Time for a bit more coffee. We brew Portland Roasting Coffee, purveyors of fine beans, whose roastery is just a block from our shop. While we rest, we discuss the merits of the burrito trade within a one-mile radius of the shop: price, size, filling, taste, etc. They all have their strong points and there’s no clear winner.
We keep to the task. We chat: movies recently viewed (Taxi Driver for me, Furious 7 for Misbah), least-favorite foods, what we did over the weekend, what we plan to do over the upcoming one, global politics, the weather. The cases start to add up. Little towers, stacks of ten.
Eleven-something and we’re just about done. I get up and get the iPhone from the mill station next door. I snap it into each case to make sure it fits properly. We check each one a final time, then carry them over to our finished goods department, a series of shelves where our ready-to-ship products are kept.
PB & J Part II is gone in a flash. I head out of doors for a bit of fresh air. On the sidewalk in front of our building, the streets are busy and the neighboring shops are abuzz with activity. The high whine of a pneumatic drill trills through the air. I go back inside and fill in some columns of a crossword I’ve been working on, then close my eyes for a quick nap attack.
With the wood and leather cases out of the way, we can start on lamp assembly. The lamp is one of my favorite products. It's a simple piece, and the low light they produce is infinitely calming. I've got one on my desk at home. But making them can only be called a practice in patience.
I start by measuring and cutting five-foot lengths of cloth-wrapped cord. With a wire cutter, I snip through the cloth and wire insulation. Next, I strip the copper wires of their plastic sheeting and then twist the copper strands tight. I hand each stripped wire over to Misbah and he deftly coats the exposed copper with solder using the soldering iron.
Now it’s time to get the plugs onto the wire. We get down ten plugs and remove the rubber casing to expose the terminals.
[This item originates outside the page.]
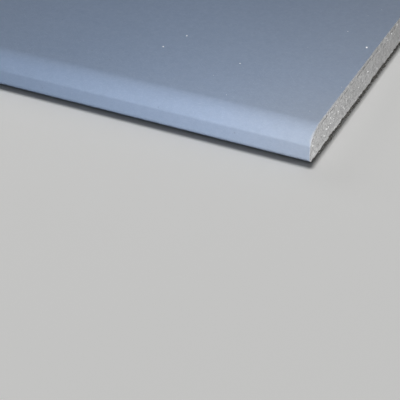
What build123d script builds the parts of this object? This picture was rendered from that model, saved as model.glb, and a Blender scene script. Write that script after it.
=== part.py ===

With a pair of needle nose pliers, the soldered copper is bent into hooks, latched over each terminal, and tamped down with the twist of a screwdriver. Then the rubber cover is put on. This whole process is repeated to attach the light sockets, and it's three o'clock before we know it.
With the cords ready to go, we can now put the works into the lamp stand. Misbah inserts the sockets into the lamp bases, applies epoxy, and clamps the whole thing together. It takes a bit of time, but we’ve got them done by four.
And finally, the moment of truth. I screw in a bulb, plug it in, and click the button. Voila! Let there be light! I do one last check of the lamps to make sure there aren't any dings in the wood or globs of epoxy, and Misbah brings them over to the finished goods shelf.
With three-quarters of an hour or so left in the day, we rejoin the rest of the team for the final stretch. They’re finishing up with the succulent planters. Justin and Tommy sand, then pass them down the line to the oiling station. I put some latex gloves on, grab an oiling rag, and get to it. The wood, already impressive, is instantly transformed by the oil. Every distinction, the waves and swirls and grades of color, is brought to the surface. We get the last one done, put it on the drying rack with the rest of them, and put our tools away.
I sign out for the day, trade a couple high fives, push through the door, and check the time. It’s just past five o’clock. If I hustle, I might catch the five-o-four. I shift into my power walk and shove off down Stark. Two minutes later and I’m on the bus. I rustle pass the seated passengers, eyeing an empty spot at the rear of the bus. I plop down, take a breath, and close my eyes as the bus trundles its way down the street, creeping ever closer to home.